L’autoproduction s’organise, et le public devient de plus en plus prescripteur, amené à désigner, adopter, acheter par enchère ou non sa part de rêve personnalisé. C’est une révolution et un hold-up : une révolution, car les barrières sautent, et un hold-up, parce que se propage, une mode obsessionnelle et iconoclaste consistant à s’approprier le réservé ou l’interdit.

Outre certains secteurs encore préservés comme le spectacle vivant, nul ne peut dire ce que va devenir l’artiste-créateur…
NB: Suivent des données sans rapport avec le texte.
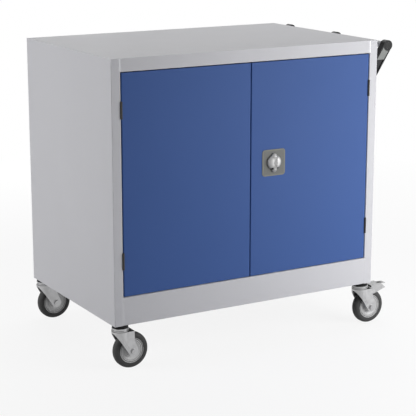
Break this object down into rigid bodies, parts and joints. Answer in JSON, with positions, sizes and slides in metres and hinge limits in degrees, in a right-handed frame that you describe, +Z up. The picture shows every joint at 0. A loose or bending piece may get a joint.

Entre le coup de pouce procuré à ceux qui n’osaient pas “faire l’artiste” et cette propension à occulter les degrés d’acquisition des compétences, le système qui se profile produira beaucoup de désillusions. La pédagogie détient donc un rôle fondamental dans notre futur : elle seule peut combattre la médiocrité engendrée par la multiplicité des automatismes. Les volontés politiques doivent impérativement se pencher sur cette nécessité. L’éditeur musical, commerçant des racines de l’œuvre, peut également restabiliser la situation en gérant efficacement, dans un climat de confiance et à l’échelle humaine, le catalogue qui lui est confié.

La société va continuer à fabriquer ses demi-dieux : ils sont inéluctables. Et le fossé va se creuser entre les créateurs noyés dans la masse, appauvris, mais intéressants des micro-réseaux, et les “stars”, plus rares, donc plus chères, soutenues par les consortiums de la télécommunication.

Le processus créatif est fragile et l’artiste-créateur de demain devra, pour transmuer une simple idée en œuvre transmissible, c’est-à-dire maîtriser et conduire à terme un concept artistique convaincant, réaffirmer ses qualités fondamentales : intuition, authenticité, ténacité, communicabilité, et audace. Dans ces conditions, les outils novateurs qui lui seront proposés pourront être un complément stimulant et inépuisable à son imaginaire, s’il sait en rester le maître.

Et j’espère que je pourrai toujours dire : “être artiste, avant que d’être un métier, c’est un état”.

Greco Casadesus, compositeur, Président fondateur de l’Union des Compositeurs de Musiques de Films (UCMF).